If you know and love “Bartok’s Concerto for Orchestra” written nearly 30 years later, you will be delighted to hear the rich textures and use of instruments to paint vivid sound pictures. He manages to capture the mood and symbolism of each room. For the armory, a trumpet blast gives a suitable martial air. In the treasury, the violins and celeste covey the tinkling and warms of gems and gold. When the door opens to reveal a garden, Bartok waxes pastoral and the door leading to a view of his realm conveys his kingly mightiness. In every scene though, there is a dark undercurrent, which Judith annoyingly points out by noticing the blood stains on every thing.
But these pale in comparison to what you hear when she opens the door to the torture chamber, the lake of tears and the final door. At the points Bartok create a rush of unworldly sound that evokes images of pain and intense mental anguish. There are parts of men’s souls, he seems to be saying, that are too horrid to be allowed to see the light of day.

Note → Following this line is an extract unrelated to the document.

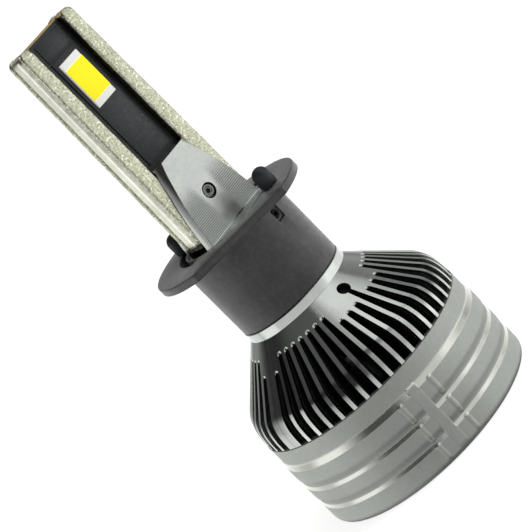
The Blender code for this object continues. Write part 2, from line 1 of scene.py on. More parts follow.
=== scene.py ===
"""Looks of the LED headlight bulb: detailed meshes, procedural materials and a studio.

Lengths in the piece-making code are millimetres; MM turns them into the scene's metres.
The bulb stands on its rear rim with its tip along +Z, and its front LED faces -Y.
"""
import math

import bmesh
import bpy
from mathutils import Matrix, Vector, noise


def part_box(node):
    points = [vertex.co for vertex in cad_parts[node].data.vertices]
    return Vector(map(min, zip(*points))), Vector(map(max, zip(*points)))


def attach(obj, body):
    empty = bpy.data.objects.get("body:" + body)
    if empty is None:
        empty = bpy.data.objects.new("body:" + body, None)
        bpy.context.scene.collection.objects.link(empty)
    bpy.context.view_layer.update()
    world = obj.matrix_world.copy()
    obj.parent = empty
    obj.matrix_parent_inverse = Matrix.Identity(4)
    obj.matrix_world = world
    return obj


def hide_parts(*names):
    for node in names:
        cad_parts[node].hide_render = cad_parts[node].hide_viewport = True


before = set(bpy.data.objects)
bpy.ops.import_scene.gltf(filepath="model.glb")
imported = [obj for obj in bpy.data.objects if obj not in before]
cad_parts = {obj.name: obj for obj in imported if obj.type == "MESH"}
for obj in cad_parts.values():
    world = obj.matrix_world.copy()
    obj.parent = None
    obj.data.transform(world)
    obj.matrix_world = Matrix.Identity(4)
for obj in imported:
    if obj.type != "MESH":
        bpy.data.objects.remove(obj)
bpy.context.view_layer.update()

MM = 0.001


def low(node):
    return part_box(node)[0] / MM


def high(node):
    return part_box(node)[1] / MM


# Heights and radii read from the frame.
SHELL_R = high("rear_shell").x
SHELL_TOP = high("rear_shell").z
FLANGE_FRONT = high("mount_collar").z
COLLAR_FOOT = low("mount_collar").z
ARM_TIP = high("core_tray_front").z
LIP_W_FOOT = high("core_tray_front").x
LIP_TOP = -low("core_tray_front").y
PIPE_FOOT = low("heat_pipe_right").z
BOARD_TOP = -low("led_board_front").y
BOARD_TIP = high("led_board_front").z
CHIP_LOW, CHIP_HIGH = low("led_chip_front"), high("led_chip_front")
PHOSPHOR_LOW, PHOSPHOR_HIGH = low("led_phosphor_front"), high("led_phosphor_front")
SKIRT_Z = low("heatsink_front").z
NOSE_TIP = high("heatsink_front").z
SCREW_Z = (low("clamp_screw_front").z + high("clamp_screw_front").z) / 2

# Rear shell, as in the CAD. Angles are in degrees about Z, measured from the front.
SHELL_IN_R = 15.3
GROOVE_FEET = (9.8, 6.2, 2.92)
UPPER_STEP = 0.28           # the band above the first groove is set back by a ramp
STEP_H = 1.05
DISH_H = 1.7                # a lower groove: a long shallow fall, then a short ramp out again
RAMP_H = 0.55
DISH_DEPTH = 0.15
RELIEF_TURNS = (-26.0, 154.0)   # middle of each column that crosses the grooves
COLUMN_HALF = 2.4
COLUMN_RISE = 0.05
RIB_TURN = 9.0              # the ribs stand this far to each side of a column
RIB_HALF = 1.35
RIB_RISE = 0.13
RIM_FOOT = 13.1             # the rounded rim starts here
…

I sometimes wonder what this play symbolizes. It paints a strange and pessimistic view of male-female relationships. The woman appears as prying-insisting on knowing all the deep dark secrets of her mate. She says his secrets will not disgust her and that that is how they can establish true intimacy. When he gives in and shares his deep dark past, she is repulsed. He is not the man she thought he was.
In Balazs’ libretto, Judith guesses the secret of the seventh door. Behind it she will find his murdered wives, proof that he really is a monster unworthy of her love and she has conquered him. When she opens the final door, however, she sees that his three former wives are still alive. What’s more, they are still beautiful and cloaked in golden robes and bedecked with jewels. Bluebeard sings of how he found them at youth, middle age, and finally as an old man. Each one controls a part of his day, and Judith now will be mistress of the night. He puts a heavy mantle on her and she joins the other wives in the seventh room.
As I said, this opera is probably not the thing you would take a blind date to. Nor even your mother. In fact, I’ve never met anyone else who’s ever heard of it or raved about it. It is a dark piece. But I find it so far ahead of its time.
Think about the times period when it was written. Europe and the Austro-Hungarian Empire is being broken apart by World War I and ethnic conflicts which erupted again in the 1990s. Philosophical religious and psychological beliefs are being transformed and Freud shines a spotlight in on the dark parts of the human mind. Freud pretty much said man is an animal with base desires that must be repressed, and in so doing they give us neuroses. Balazs view is more complex, and even Jungian in nature. That is, we all have these dark sides to our persona, and they need to be integrated and accepted before true healing can take place.
For me, “Bluebeard’s Castle” also represents one of the last listenable pieces of vocal music in the academic tradition before atonality and serialism lay waste to it for the next 50 or so years. After this comes the anti-song works of Schoenberg (Pierrot Lunaire). People have become so disaffected with this stuff and perhaps that explains why so many have gone back to square one and started listening to Gregorian chants again. The pendulum has swung the other way, but now we’re seeing modern composers, like John Tavener, trying to create a fusion of the old and new. People get so upset when one trend dies an a new one takes its place. But these things go in cycles and the much-maligned masses should sometimes be commended for “knowing what they like.”